* begin RAW DATA *
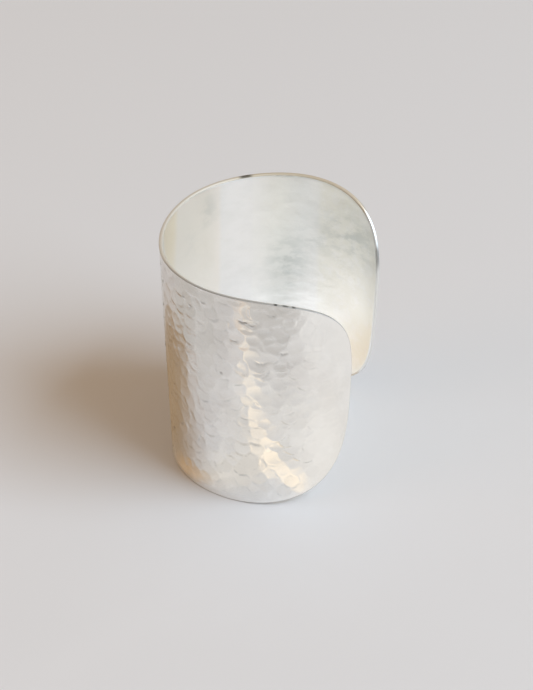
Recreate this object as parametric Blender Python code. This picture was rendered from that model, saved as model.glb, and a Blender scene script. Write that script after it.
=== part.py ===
"""Hammered open cuff bracelet: one rolled metal sheet with rounded ends, standing on its lower edge."""
import math
import random

import bmesh
import bpy
from mathutils import Vector
from mathutils.geometry import delaunay_2d_cdt

MM = 0.001

# The flat sheet
SHEET_HEIGHT = 58.5 * MM
SHEET_THICKNESS = 1.0 * MM
END_REACH = 35.0 * MM
END_SQUARENESS = 3.1
EDGE_BREAK = 0.22 * MM

# The rolled plan, from the back middle to each end: radius and turn of three arcs
BACK_RADIUS = 38.1 * MM
BACK_TURN = math.radians(18.5)
SIDE_RADIUS = 26.2 * MM
SIDE_TURN = math.radians(112.8)
TIP_RADIUS = 19.2 * MM
TIP_TURN = math.radians(17.4)
FLARE = 0.084

# Hammer marks
MARK_PITCH = 4.7 * MM
MARK_ROW = 3.4 * MM
MARK_DEPTH = 0.14 * MM
MARK_REACH = 0.62
MARK_STRAY = 0.28
MARK_SEED = 11

# Mesh fineness
EDGE_STEP = 2.1 * MM
INNER_STEP = 4.0 * MM
EDGE_CLEARANCE = 0.45
SHARP_ANGLE = math.radians(30.0)
MERGE_DISTANCE = 1e-7

# What the flat triangulation keeps
WHOLE_HULL = 0
INSIDE_THE_EDGES = 1


def plan_arcs():
    return [(BACK_RADIUS, BACK_TURN), (SIDE_RADIUS, SIDE_TURN), (TIP_RADIUS, TIP_TURN)]


def half_length():
    return sum(radius * turn for radius, turn in plan_arcs())


def plan_point(along):
    """Point on the sheet's middle line at mid height, and the outward normal there."""
    x, y, heading = 0.0, 0.0, 0.0
    left = abs(along)
    arcs = plan_arcs()
    for index, (radius, turn) in enumerate(arcs):
        step = left / radius
        if index < len(arcs) - 1:
            step = min(step, turn)
        x += radius * (math.cos(heading) - math.cos(heading + step))
        y += radius * (math.sin(heading + step) - math.sin(heading))
        heading += step
        left -= radius * step
        if left <= 0.0:
            break
    side = -1.0 if along < 0.0 else 1.0
    return Vector((x, side * y)), Vector((-math.cos(heading), side * math.sin(heading)))


def plan_depth():
    samples = 200
    return max(plan_point(half_length() * index / samples)[0].x for index in range(samples + 1))


def rolled(along, height, offset, centre_x):
    """Place a point of the flat sheet: the roll widens from the lower edge to the upper one."""
    point, normal = plan_point(along)
    spread = 1.0 + FLARE * (height / SHEET_HEIGHT - 0.5)
    centre = Vector((centre_x, 0.0))
    place = centre + (point - centre) * spread + normal * offset
    return Vector((place.x, place.y, height))


def end_reach():
    return min(END_REACH, 0.9 * half_length())


def outline_quarter():
    """Evenly spaced points of the sheet's outline, from the top middle to the middle of one end."""
    reach = end_reach()
    half_height = SHEET_HEIGHT / 2.0
    fine = [Vector((0.0, half_height))]
    samples = 600
    for index in range(samples + 1):
        angle = 0.5 * math.pi * index / samples
        along = half_length() - reach + reach * math.sin(angle) ** (2.0 / END_SQUARENESS)
        fine.append(Vector((along, half_height * math.cos(angle) ** (2.0 / END_SQUARENESS))))
    lengths = [0.0]
    for before, after in zip(fine, fine[1:]):
        lengths.append(lengths[-1] + (after - before).length)
    count = max(8, round(lengths[-1] / EDGE_STEP))
    points = []
    place = 0
    for index in range(count + 1):
        target = lengths[-1] * index / count
        while place < len(fine) - 2 and lengths[place + 1] < target:
            place += 1
        stretch = lengths[place + 1] - lengths[place]
        share = (target - lengths[place]) / stretch if stretch > 0.0 else 0.0
        points.append(fine[place].lerp(fine[place + 1], min(1.0, share)))
    return points


def outline_loop():
    """Closed outline of the flat sheet, anticlockwise in along and height."""
    quarter = outline_quarter()
    right_half = quarter + [Vector((point.x, -point.y)) for point in reversed(quarter[:-1])]
    left_half = [Vector((-point.x, point.y)) for point in reversed(right_half[1:-1])]
    loop = right_half + left_half
    loop.reverse()
    return [Vector((point.x, point.y + SHEET_HEIGHT / 2.0)) for point in loop]


def inset_loop(loop, distance):
    inset = []
    for index, point in enumerate(loop):
        ahead = loop[(index + 1) % len(loop)] - loop[index - 1]
        inward = Vector((-ahead.y, ahead.x)).normalized()
        inset.append(point + inward * distance)
    return inset


def within_sheet(point, margin):
    reach = end_reach()
    past = max(0.0, abs(point.x) - (half_length() - reach)) / (reach - margin)
    rise = abs(point.y - SHEET_HEIGHT / 2.0) / (SHEET_HEIGHT / 2.0 - margin)
    return past ** END_SQUARENESS + rise ** END_SQUARENESS < 1.0


def staggered_points(pitch, row_step, stray, spread):
    """Rows of points over the flat sheet, every second row shifted by half a pitch."""
    chance = random.Random(MARK_SEED)
    columns = math.ceil((half_length() + spread) / pitch)
    rows = math.ceil((SHEET_HEIGHT / 2.0 + spread) / row_step)
    points = []
    for row in range(-rows, rows + 1):
        shift = 0.5 * pitch if row % 2 else 0.0
        for column in range(-columns, columns + 1):
            along = column * pitch + shift + pitch * stray * chance.uniform(-1.0, 1.0)
            height = SHEET_HEIGHT / 2.0 + row * row_step + row_step * stray * chance.uniform(-1.0, 1.0)
            points.append(Vector((along, height)))
    return points


def triangles_of(points, edges, kept):
    """Delaunay triangles over flat points, as triples of their places in the list."""
    found = delaunay_2d_cdt(points, edges, [], kept, MERGE_DISTANCE)
    faces, origins = found[2], found[3]
    source = [entry[0] for entry in origins]
    return [tuple(source[corner] for corner in face) for face in faces]


def mark_depth(point, marks):
    """Depth of the hammered face below the sheet's skin: the deepest shallow dish wins."""
    fall = MARK_DEPTH / (MARK_REACH * MARK_PITCH) ** 2
    deepest = 0.0
    for mark in marks:
        gap = point - mark
        if abs(gap.x) < MARK_PITCH and abs(gap.y) < MARK_PITCH:
            deepest = max(deepest, MARK_DEPTH - fall * gap.length_squared)
    return deepest


def middle_of(points):
    return sum(points, Vector((0.0, 0.0))) / len(points)


def skin_faces(points, loop_length):
    """Triangles of one skin. The first points are its boundary loop and the others lie inside it."""
    edges = [(index, (index + 1) % loop_length) for index in range(loop_length)]
    return triangles_of(points, edges, INSIDE_THE_EDGES)


def build_cuff():
    outline = outline_loop()
    inset = inset_loop(outline, EDGE_BREAK)

    marks = staggered_points(MARK_PITCH, MARK_ROW, MARK_STRAY, MARK_PITCH)
    corners = [middle_of([marks[index] for index in face]) for face in triangles_of(marks, [], WHOLE_HULL)]
    mark_margin = EDGE_CLEARANCE * min(MARK_PITCH, MARK_ROW)
    outer_points = inset + [point for point in marks + corners if within_sheet(point, mark_margin)]
    outer_faces = skin_faces(outer_points, len(inset))

    calm = staggered_points(INNER_STEP, INNER_STEP, 0.0, 0.0)
    calm_margin = EDGE_CLEARANCE * INNER_STEP
    inner_points = inset + [point for point in calm if within_sheet(point, calm_margin)]
    inner_faces = skin_faces(inner_points, len(inset))

    centre_x = plan_depth() / 2.0
    half = SHEET_THICKNESS / 2.0
    mesh = bmesh.new()

    def vertex(point, offset):
        return mesh.verts.new(rolled(point.x, point.y, offset, centre_x))

    outer = [vertex(point, half - mark_depth(point, marks)) for point in outer_points]
    inner = [vertex(point, -half) for point in inner_points]
    outer_edge = [vertex(point, half - EDGE_BREAK) for point in outline]
    inner_edge = [vertex(point, -half + EDGE_BREAK) for point in outline]

    for face in outer_faces:
        mesh.faces.new([outer[index] for index in face])
    for face in inner_faces:
        mesh.faces.new([inner[index] for index in reversed(face)])
    rings = [outer[:len(inset)], outer_edge, inner_edge, inner[:len(inset)]]
    for ring, following in zip(rings, rings[1:]):
        for index in range(len(outline)):
            after = (index + 1) % len(outline)
            mesh.faces.new([ring[after], ring[index], following[index], following[after]])
    bmesh.ops.triangulate(mesh, faces=mesh.faces[:])
    bmesh.ops.recalc_face_normals(mesh, faces=mesh.faces[:])

    low_x = min(vert.co.x for vert in mesh.verts)
    high_x = max(vert.co.x for vert in mesh.verts)
    bmesh.ops.translate(mesh, verts=mesh.verts[:], vec=(-(low_x + high_x) / 2.0, 0.0, 0.0))
    return mesh


def silver():
    material = bpy.data.materials.new("silver")
    material.use_nodes = True
    shader = material.node_tree.nodes["Principled BSDF"]
    shader.inputs["Base Color"].default_value = (0.86, 0.85, 0.82, 1.0)
    shader.inputs["Metallic"].default_value = 1.0
    shader.inputs["Roughness"].default_value = 0.28
    return material


def main():
    for item in list(bpy.data.objects):
        bpy.data.objects.remove(item, do_unlink=True)

    cuff_mesh = bpy.data.meshes.new("cuff_band")
    solid = build_cuff()
    solid.to_mesh(cuff_mesh)
    solid.free()
    cuff_mesh.materials.append(silver())
    cuff_mesh.shade_smooth()
    cuff_mesh.set_sharp_from_angle(angle=SHARP_ANGLE)
    cuff = bpy.data.objects.new("cuff_band", cuff_mesh)
    bpy.context.collection.objects.link(cuff)


main()
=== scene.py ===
"""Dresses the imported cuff: a fine hammered silver shell on a plain pale floor in soft window light."""

import math
import random
from collections import namedtuple

import bpy
import numpy as np
from mathutils import Matrix, Vector


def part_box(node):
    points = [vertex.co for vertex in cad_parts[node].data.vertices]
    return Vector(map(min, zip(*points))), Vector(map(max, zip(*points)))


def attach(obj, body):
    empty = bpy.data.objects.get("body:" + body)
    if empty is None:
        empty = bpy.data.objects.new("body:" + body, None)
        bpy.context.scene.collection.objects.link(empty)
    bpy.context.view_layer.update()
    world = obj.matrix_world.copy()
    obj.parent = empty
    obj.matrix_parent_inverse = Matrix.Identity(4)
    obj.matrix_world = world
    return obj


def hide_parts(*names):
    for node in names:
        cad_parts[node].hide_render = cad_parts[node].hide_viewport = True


MM = 0.001

# The flat sheet, as in the part's source
SHEET_HEIGHT = 58.5 * MM
SHEET_THICKNESS = 1.0 * MM
END_REACH = 35.0 * MM
END_SQUARENESS = 3.1

# The rolled plan: radius and turn of three arcs, from the back middle to each end
ARCS = [
    (38.1 * MM, math.radians(18.5)),
    (26.2 * MM, math.radians(112.8)),
    (19.2 * MM, math.radians(17.4)),
]
FLARE = 0.084
HALF_LENGTH = sum(radius * turn for radius, turn in ARCS)

# The filed edge: a barely broken outer corner with painted shade on the near side, and a rounded inner corner
OUTER_ROUND = 0.2 * MM
INNER_ROUND = 0.4 * MM
ROUND_STEPS = 3
CORNER_SHADE = 0.34
CORNER_SHADE_UNTIL = -14.0 * MM
CORNER_SHADE_FADE = 10.0 * MM

# The hammer marks, struck row by row from the lower edge up: leaning dishes with a soft lip round them,
# which rise from their bottom to their rim by MARK_RISE times their depth
MARK_PITCH = 3.5 * MM
MARK_ROW = 2.4 * MM
MARK_STRAY = 0.34
MARK_RADIUS = (1.6 * MM, 2.4 * MM)
MARK_DEPTH = (0.05 * MM, 0.11 * MM)
MARK_RISE = 1.15
MARK_LEAN = 0.028
MARK_LIP = 0.16 * MM
MARK_TONE = 0.08
MARK_SEED = 5

# Painted shade on the lower lips of the marks: darkness, and the slopes between which it grows
LIP_SHADE = 0.26
LIP_SLOPE = (0.05, 0.2)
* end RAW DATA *
• [WHAT IS EXPECTED]
Give back exactly the lines beginning at the one with "if empty is" and ending at the final line of the material; both boundary lines belong in it.

• [REPLY]
    if empty is None:
        empty = bpy.data.objects.new("body:" + body, None)
        bpy.context.scene.collection.objects.link(empty)
    bpy.context.view_layer.update()
    world = obj.matrix_world.copy()
    obj.parent = empty
    obj.matrix_parent_inverse = Matrix.Identity(4)
    obj.matrix_world = world
    return obj


def hide_parts(*names):
    for node in names:
        cad_parts[node].hide_render = cad_parts[node].hide_viewport = True


MM = 0.001

# The flat sheet, as in the part's source
SHEET_HEIGHT = 58.5 * MM
SHEET_THICKNESS = 1.0 * MM
END_REACH = 35.0 * MM
END_SQUARENESS = 3.1

# The rolled plan: radius and turn of three arcs, from the back middle to each end
ARCS = [
    (38.1 * MM, math.radians(18.5)),
    (26.2 * MM, math.radians(112.8)),
    (19.2 * MM, math.radians(17.4)),
]
FLARE = 0.084
HALF_LENGTH = sum(radius * turn for radius, turn in ARCS)

# The filed edge: a barely broken outer corner with painted shade on the near side, and a rounded inner corner
OUTER_ROUND = 0.2 * MM
INNER_ROUND = 0.4 * MM
ROUND_STEPS = 3
CORNER_SHADE = 0.34
CORNER_SHADE_UNTIL = -14.0 * MM
CORNER_SHADE_FADE = 10.0 * MM

# The hammer marks, struck row by row from the lower edge up: leaning dishes with a soft lip round them,
# which rise from their bottom to their rim by MARK_RISE times their depth
MARK_PITCH = 3.5 * MM
MARK_ROW = 2.4 * MM
MARK_STRAY = 0.34
MARK_RADIUS = (1.6 * MM, 2.4 * MM)
MARK_DEPTH = (0.05 * MM, 0.11 * MM)
MARK_RISE = 1.15
MARK_LEAN = 0.028
MARK_LIP = 0.16 * MM
MARK_TONE = 0.08
MARK_SEED = 5

# Painted shade on the lower lips of the marks: darkness, and the slopes between which it grows
LIP_SHADE = 0.26
LIP_SLOPE = (0.05, 0.2)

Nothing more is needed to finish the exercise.